To understand this quote, you have to think about volunteer computing the way the author does: as a method for processing huge computations in bite-size pieces. And he’s right that highly-regulated companies with piles of data to crunch may not be able to farm out their calculations to strangers on the Internet.

But all of a sudden, there’s another widespread commercial use case for itty bitty pieces of distributed compute time: serverless architectures. Couldn’t somebody leverage volunteer computing to provide a free, highly available public compute infrastructure for some of these new-school apps?

Advantages

Free compute on an open source platform is a volunteer cloud’s biggest selling point for commercial enterprises. You could also argue that a cloud comprising millions of personal devices would be much more highly available than AWS or Azure, which rely on a relatively small number of datacenters, but as we’ll see below, this argument is a bit illusory.

In fact, a public volunteer cloud would face even bigger versions of some of volunteer computing’s traditional challenges. Let’s consider a few potential issues in roughly increasing order of difficulty.

Issue #1: Incentive

How do you convince people to run someone else’s code on their computers? BOINC projects woo users with lofty humanist or humanitarian goals, but there’s no altruistic incentive to enable commercial projects. Paying cloud participants a flat rate, or allowing them to bid on jobs, may never be feasible; the existing cloud services mentioned above are simply too cheap an alternative.

But here’s where the new paradigm comes in. With so many people running serverless architectures now, a free, public distributed compute service has the ability to directly benefit more people than ever before. So maybe peer-to-peer ethics are the answer. Maybe the rule is, if you submit X requests to the service, you have to accept Y jobs in return. The more compute cycles you pay into the grid, the more you get out.

Issue #2: Churn

How do you ensure the availability of a volunteer cloud? Volunteer computing resources, by definition, are voluntary: they can appear or disappear at any time, even in the middle of a calculation. For anybody other than hobbyists to use a service like this, you need at least a few 9’s of average uptime.

One solution may be to assign a rank to individual computer nodes based on their availability (how often they are online and accepting jobs) and reliability (what percentage of assigned jobs they complete), with a steep penalty for reliability lapses. In a sufficiently large network, untrustworthy nodes would rarely or never receive requests. In fact, a node might be required to bank a certain amount of “goodwill”, demonstrated by time spent online and graceful offline exits, before becoming a full-fledged participant in the grid.

Issue #3: Security

Here’s where things get really tricky, because both the computer owners and the application developers running code have to worry. The computer owner wants to be sure that code harmful to him doesn’t run on his system; the application developer wants to be sure nobody tampers with her code while it’s running. BOINC gets around this problem by signing executables at the source and cross-checking results. An application developer using our hypothetical cloud could request a cross-check as well, but only allowing signed executables to run would be a huge barrier to entry, so properly sandboxing the code on the client system would be imperative.
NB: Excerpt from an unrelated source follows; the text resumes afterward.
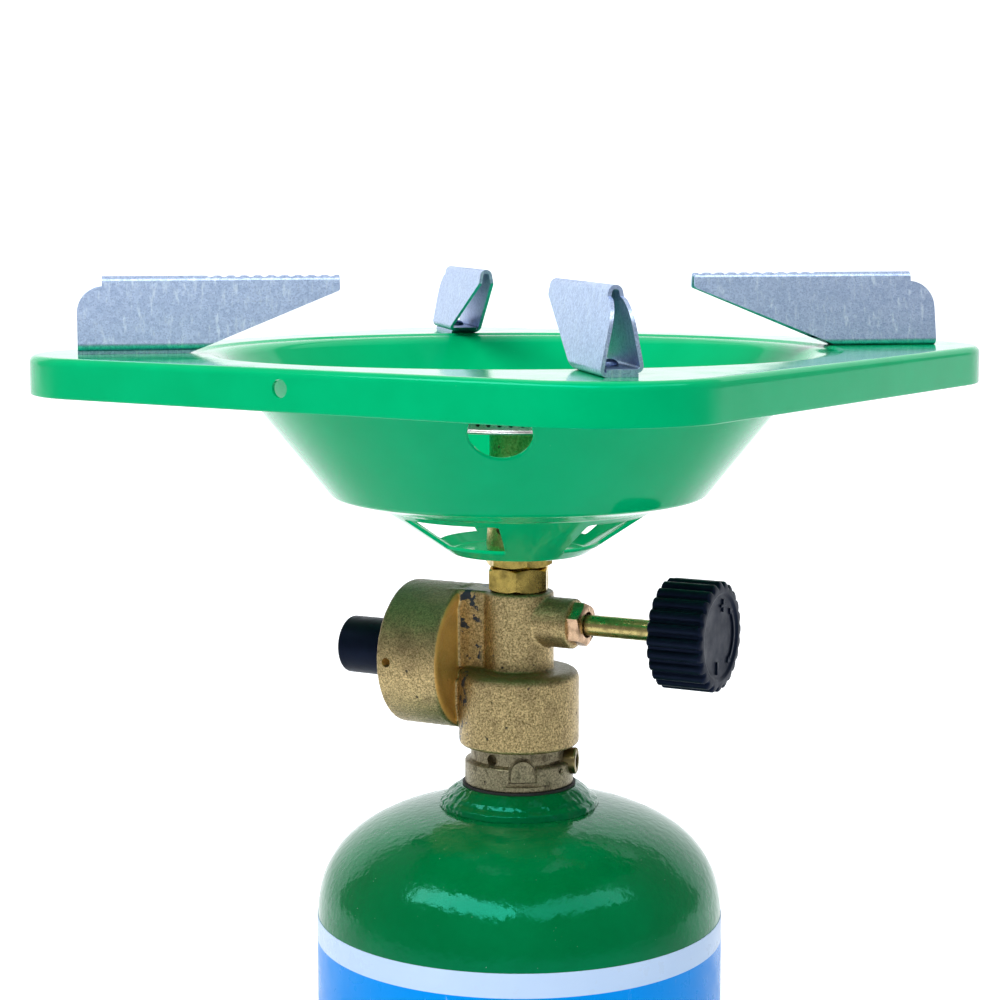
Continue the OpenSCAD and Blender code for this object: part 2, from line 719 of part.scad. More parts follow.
foot_ring();
gas_cylinder();
weld_ring();
cylinder_label();
neck_seal();
cylinder_neck();
relief_valve_body();
relief_valve_poppet();
valve_core_body();
valve_core_pin();
valve_core_seal();
valve_core_spring();
inlet_seal();
inlet_probe();
regulator_body();
diaphragm();
diaphragm_ring();
diaphragm_plate();
regulator_pin();
regulator_spring();
regulator_cover();
adjusting_screw();
regulator_cap();
gland_packing();
gland_nut();
valve_spindle();
spindle_o_ring();
control_knob();
knob_insert();
jet_holder();
jet();
lock_nut();
burner_tube();
burner_head();
burner_cap();
pan_flange();
pan_bowl();
pan_port_panel();
pan_cup();
support_rivets();
pan_support(1);  // pan_support_1
pan_support(2);  // pan_support_2
pan_support(3);  // pan_support_3
pan_support(4);  // pan_support_4
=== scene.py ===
import json
from math import cos, pi, radians, sin, sqrt, tan

import bmesh
import bpy
import numpy as np
from mathutils import Matrix, Vector, noise


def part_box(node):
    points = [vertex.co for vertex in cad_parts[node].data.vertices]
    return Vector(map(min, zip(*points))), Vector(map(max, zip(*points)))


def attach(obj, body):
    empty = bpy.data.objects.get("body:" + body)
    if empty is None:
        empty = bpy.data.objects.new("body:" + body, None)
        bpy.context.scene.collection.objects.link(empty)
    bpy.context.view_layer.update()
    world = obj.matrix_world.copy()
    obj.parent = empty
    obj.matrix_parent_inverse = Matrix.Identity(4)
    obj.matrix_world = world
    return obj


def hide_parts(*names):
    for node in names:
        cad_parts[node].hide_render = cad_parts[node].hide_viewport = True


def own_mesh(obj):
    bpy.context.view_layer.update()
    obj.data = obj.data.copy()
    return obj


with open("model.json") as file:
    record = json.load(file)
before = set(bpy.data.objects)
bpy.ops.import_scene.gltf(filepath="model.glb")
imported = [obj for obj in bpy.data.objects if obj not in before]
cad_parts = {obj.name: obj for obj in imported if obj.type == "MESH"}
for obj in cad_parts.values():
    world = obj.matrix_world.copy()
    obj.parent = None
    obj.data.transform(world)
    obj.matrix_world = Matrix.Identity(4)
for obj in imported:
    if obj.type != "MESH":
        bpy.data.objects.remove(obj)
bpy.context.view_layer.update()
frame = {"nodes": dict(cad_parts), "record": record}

MM = 0.001
SCENE = bpy.context.scene
ALONG_X = Matrix.Rotation(pi / 2, 4, "Y")           # own +Z to +X
ALONG_MINUS_X = Matrix.Rotation(-pi / 2, 4, "Y")    # own +Z to -X
UPRIGHT = Matrix.Rotation(pi / 2, 4, "X")           # own +Y to +Z


def about_z(angle):
    return Matrix.Rotation(angle, 4, "Z")


def moved(x, y, z):
    return Matrix.Translation((x, y, z))


def span(node):
    """Lowest and highest corner of a CAD node, in millimetres."""
    low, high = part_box(node)
    return low / MM, high / MM


PAN_Z = span("pan_flange")[1].z                     # upper face of the pan's flange
PAN_BOTTOM_Z = span("pan_cup")[0].z
PAN_YAW = radians(-6.3)
COLUMN_TOP_Z = span("jet_holder")[1].z - 11.0 + 0.1
NECK_LOW, NECK_HIGH = span("cylinder_neck")
NECK_Z = span("neck_seal")[1].z
SPINDLE_Z = sum(corner.z for corner in span("valve_spindle")) / 2
CAP_LOW, CAP_HIGH = span("regulator_cap")
DRUM_Z = (CAP_LOW.z + CAP_HIGH.z) / 2
BODY_LOW = span("regulator_body")[0]
COLLAR_TOP_Z = BODY_LOW.z + 18.4
KNOB_LOW, KNOB_HIGH = span("control_knob")
ON_PAN = moved(0, 0, PAN_Z) @ about_z(PAN_YAW)
ON_SPINDLE = moved(0, 0, SPINDLE_Z) @ ALONG_X
ON_DRUM = moved(0, 0, DRUM_Z) @ ALONG_MINUS_X


# --- mesh helpers -----------------------------------------------------------

def rounded(corners, steps=5, closed=True):
    """The outline through (x, y) or (x, y, radius) corners, each rounded to its radius."""
    count = len(corners)
    points = []
    for i, corner in enumerate(corners):
        here = np.array(corner[:2], float)
        radius = corner[2] if len(corner) > 2 else 0
        if radius == 0 or (not closed and i in (0, count - 1)):
            points.append(here)
            continue
        before = np.array(corners[i - 1][:2], float) - here
        after = np.array(corners[(i + 1) % count][:2], float) - here
        room = 0.499 * min(np.linalg.norm(before), np.linalg.norm(after))
        before /= np.linalg.norm(before)
        after /= np.linalg.norm(after)
        half = np.arccos(np.clip(before @ after, -1, 1)) / 2
        reach = min(radius / tan(half), room)
        middle = before + after
        centre = here + middle / np.linalg.norm(middle) * reach / cos(half)
        start = here + before * reach - centre
        end = here + after * reach - centre
        turn = pi - 2 * half
        for k in range(steps + 1):
            share = k / steps
            points.append(centre + (start * sin((1 - share) * turn) + end * sin(share * turn)) / sin(turn))
    return np.array(points)


def densify(points, step):
    """The closed outline with its long stretches divided to at most step."""
    out = []
    for a, b in zip(points, np.roll(points, -1, axis=0)):
        parts = max(1, int(np.ceil(np.linalg.norm(b - a) / step)))
        out += [a + (b - a) * k / parts for k in range(parts)]
    return np.array(out)


def offset(path, distance):
    """An open path moved to its left by distance."""
    path = np.asarray(path, float)
    step = np.gradient(path, axis=0)
    step /= np.linalg.norm(step, axis=1)[:, None]
    return path + distance * np.column_stack([-step[:, 1], step[:, 0]])


def rectangle(x_low, x_high, y_low, y_high, *radius):
    """The four corners, anticlockwise, each with the given radius if there is one."""
    corners = ((x_low, y_low), (x_high, y_low), (x_high, y_high), (x_low, y_high))
    return [(*corner, *radius) for corner in corners]


def on_circle(angles, radius=1.0):
    return np.column_stack([radius * np.cos(angles), radius * np.sin(angles)])


def at_height(outline, z):
    return np.column_stack([outline, np.full(len(outline), z)])


def in_scene(name, data):
    """A new object of this data, in the scene."""
    obj = bpy.data.objects.new(name, data)
    SCENE.collection.objects.link(obj)
    return obj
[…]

Issue #4: Centralized Control

A volunteer cloud is not a peer-to-peer network. Some central authority has to queue job requests, assign them to client computers based on availability and geographic location and deliver responses.  I rate this as the trickiest issue for a couple reasons. First, if the volunteer cloud is going to be free to users, somebody else will have to foot a bill to maintain (or pay for some managed) central infrastructure, and it’s not obvious who would have the incentive to do that. Second, if the central control goes down, the grid is down, which eliminates much of the advantage of having widely distributed compute nodes. (If I’m missing an obvious solution to this problem, please yell at me in the comments.)

Anyway

The barriers to a publicly available volunteer cloud may seem insurmountable in the current marketplace, just as they have for the last couple of decades. But here’s the difference: until the last couple years, the idea would have seemed much more far-fetched, because commercial app backends weren’t designed to run as stateless microservices accessed through APIs. The architecture has changed the conversation. Even with the challenges, maybe it’s time to give volunteer cloud computing another look.